Electronic Structure and Absorption Properties of Strongly Coupled Porphyrin–Perylene Arrays

Porphyrin–perylene arrays are ideal candidates for light-harvesting systems capable of panchromatic absorption. In this work, we employ density functional theory (DFT) and time-dependent DFT to investigate the unique UV–vis absorption properties exhibited by a series of ethynyl-linked porphyrin–perylene arrays that were previously synthesized and characterized spectroscopically [Chem. Commun. 2014, 50, 14512−5]. We find that the ethynyl linker is responsible for strong electronic coupling of porphyrin and perylene subunits in these systems. Additionally, these arrays exhibit a low barrier to rotation around the ethynyl linker (<1.4 kcal/mol per one perylene substituent), which results in a wide range of molecular conformations characterized by different porphyrin–perylene dihedral angles being accessible at room temperature.

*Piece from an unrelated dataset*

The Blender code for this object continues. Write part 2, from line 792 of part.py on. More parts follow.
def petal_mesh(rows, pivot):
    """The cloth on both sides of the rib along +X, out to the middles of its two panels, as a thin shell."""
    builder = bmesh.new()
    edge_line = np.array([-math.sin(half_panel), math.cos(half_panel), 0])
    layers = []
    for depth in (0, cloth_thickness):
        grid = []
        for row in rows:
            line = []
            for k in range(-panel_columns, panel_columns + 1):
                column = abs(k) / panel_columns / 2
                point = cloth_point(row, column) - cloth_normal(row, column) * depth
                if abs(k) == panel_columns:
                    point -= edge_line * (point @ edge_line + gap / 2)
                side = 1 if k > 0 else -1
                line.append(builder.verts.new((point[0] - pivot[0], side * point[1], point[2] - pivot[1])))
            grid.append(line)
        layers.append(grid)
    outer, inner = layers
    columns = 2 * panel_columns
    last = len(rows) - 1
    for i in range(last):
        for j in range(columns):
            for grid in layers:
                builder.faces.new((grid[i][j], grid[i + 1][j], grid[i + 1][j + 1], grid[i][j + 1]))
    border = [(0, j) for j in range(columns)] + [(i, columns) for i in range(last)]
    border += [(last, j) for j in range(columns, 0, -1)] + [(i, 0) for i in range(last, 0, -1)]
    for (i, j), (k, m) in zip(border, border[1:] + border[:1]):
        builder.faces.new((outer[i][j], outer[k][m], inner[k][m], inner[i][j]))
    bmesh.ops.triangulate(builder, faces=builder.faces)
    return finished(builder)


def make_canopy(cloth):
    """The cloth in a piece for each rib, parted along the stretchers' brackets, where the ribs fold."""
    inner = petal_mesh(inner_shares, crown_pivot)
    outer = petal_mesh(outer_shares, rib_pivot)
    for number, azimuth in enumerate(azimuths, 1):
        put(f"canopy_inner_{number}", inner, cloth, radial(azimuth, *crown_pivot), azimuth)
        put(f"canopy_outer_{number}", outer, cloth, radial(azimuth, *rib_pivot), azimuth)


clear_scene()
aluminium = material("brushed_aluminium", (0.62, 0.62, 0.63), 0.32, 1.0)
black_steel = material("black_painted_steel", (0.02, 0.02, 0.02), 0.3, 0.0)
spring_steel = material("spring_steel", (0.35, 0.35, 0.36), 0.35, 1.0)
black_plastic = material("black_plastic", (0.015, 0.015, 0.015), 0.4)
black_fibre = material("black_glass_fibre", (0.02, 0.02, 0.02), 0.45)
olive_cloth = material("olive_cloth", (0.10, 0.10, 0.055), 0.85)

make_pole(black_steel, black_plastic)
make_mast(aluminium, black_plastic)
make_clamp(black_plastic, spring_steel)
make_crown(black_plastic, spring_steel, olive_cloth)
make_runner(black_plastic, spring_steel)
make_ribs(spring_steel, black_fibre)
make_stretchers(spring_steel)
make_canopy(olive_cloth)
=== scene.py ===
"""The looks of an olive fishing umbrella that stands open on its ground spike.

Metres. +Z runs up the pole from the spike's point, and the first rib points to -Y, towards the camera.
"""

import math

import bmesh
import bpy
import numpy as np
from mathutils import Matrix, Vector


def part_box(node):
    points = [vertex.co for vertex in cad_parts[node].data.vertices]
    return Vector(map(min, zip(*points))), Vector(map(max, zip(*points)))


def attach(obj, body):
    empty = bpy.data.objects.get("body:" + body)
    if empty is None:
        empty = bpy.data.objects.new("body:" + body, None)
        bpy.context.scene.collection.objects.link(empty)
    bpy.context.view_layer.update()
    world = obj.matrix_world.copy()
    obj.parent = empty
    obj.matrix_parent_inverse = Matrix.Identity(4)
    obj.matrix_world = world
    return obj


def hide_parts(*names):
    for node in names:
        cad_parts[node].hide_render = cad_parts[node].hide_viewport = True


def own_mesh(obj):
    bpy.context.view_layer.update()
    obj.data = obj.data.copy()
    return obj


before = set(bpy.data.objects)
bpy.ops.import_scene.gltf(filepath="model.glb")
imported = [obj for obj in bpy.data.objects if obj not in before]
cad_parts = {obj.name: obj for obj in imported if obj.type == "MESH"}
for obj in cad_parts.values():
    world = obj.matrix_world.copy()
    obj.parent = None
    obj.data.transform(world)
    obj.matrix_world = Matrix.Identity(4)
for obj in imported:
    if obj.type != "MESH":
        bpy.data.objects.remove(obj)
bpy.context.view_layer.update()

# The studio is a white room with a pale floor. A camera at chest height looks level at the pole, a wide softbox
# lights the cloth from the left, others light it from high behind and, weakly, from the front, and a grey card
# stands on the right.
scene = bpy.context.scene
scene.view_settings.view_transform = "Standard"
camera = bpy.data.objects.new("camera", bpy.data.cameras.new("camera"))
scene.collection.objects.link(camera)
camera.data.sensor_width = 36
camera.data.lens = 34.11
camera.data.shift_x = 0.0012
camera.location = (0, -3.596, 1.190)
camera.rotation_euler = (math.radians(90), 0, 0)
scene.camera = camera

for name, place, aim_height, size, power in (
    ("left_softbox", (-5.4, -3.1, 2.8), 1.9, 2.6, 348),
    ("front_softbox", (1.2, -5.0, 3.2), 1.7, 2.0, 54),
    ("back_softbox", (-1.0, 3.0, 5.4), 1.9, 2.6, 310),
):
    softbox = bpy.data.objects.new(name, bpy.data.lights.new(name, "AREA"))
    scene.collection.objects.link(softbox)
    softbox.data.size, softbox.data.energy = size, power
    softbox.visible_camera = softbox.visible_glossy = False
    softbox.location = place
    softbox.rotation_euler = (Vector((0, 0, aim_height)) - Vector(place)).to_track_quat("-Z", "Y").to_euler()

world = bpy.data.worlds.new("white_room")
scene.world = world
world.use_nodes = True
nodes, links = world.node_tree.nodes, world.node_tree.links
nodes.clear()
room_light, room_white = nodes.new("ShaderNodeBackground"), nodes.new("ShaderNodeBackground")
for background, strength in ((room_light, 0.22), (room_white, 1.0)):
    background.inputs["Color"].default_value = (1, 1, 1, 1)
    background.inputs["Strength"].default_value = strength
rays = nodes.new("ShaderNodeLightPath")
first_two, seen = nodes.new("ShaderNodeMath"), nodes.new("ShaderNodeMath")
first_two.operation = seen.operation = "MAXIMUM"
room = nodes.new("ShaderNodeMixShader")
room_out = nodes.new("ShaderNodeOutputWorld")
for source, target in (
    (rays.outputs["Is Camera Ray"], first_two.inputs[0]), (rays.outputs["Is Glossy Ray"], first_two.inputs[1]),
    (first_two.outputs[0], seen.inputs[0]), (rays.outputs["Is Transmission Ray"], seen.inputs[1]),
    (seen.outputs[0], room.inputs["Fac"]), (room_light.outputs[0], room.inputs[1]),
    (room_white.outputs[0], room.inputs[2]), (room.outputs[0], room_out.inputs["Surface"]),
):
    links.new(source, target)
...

The best match between the calculated and experimental UV–vis spectra is obtained by averaging the calculated UV–vis spectra over the range of conformations defined by the porphyrin−perylene dihedral angles. Finally, our calculations suggest that the transitions in the lower energy region (550–750 nm) can be assigned to the excitations originating from the porphyrin subunit; the mid-energy region transitions (450–550 nm) are assigned to the perylene-centered excitations, while the high-energy transitions (350–450 nm) involve contributions from both porphyrin and perylene subunits.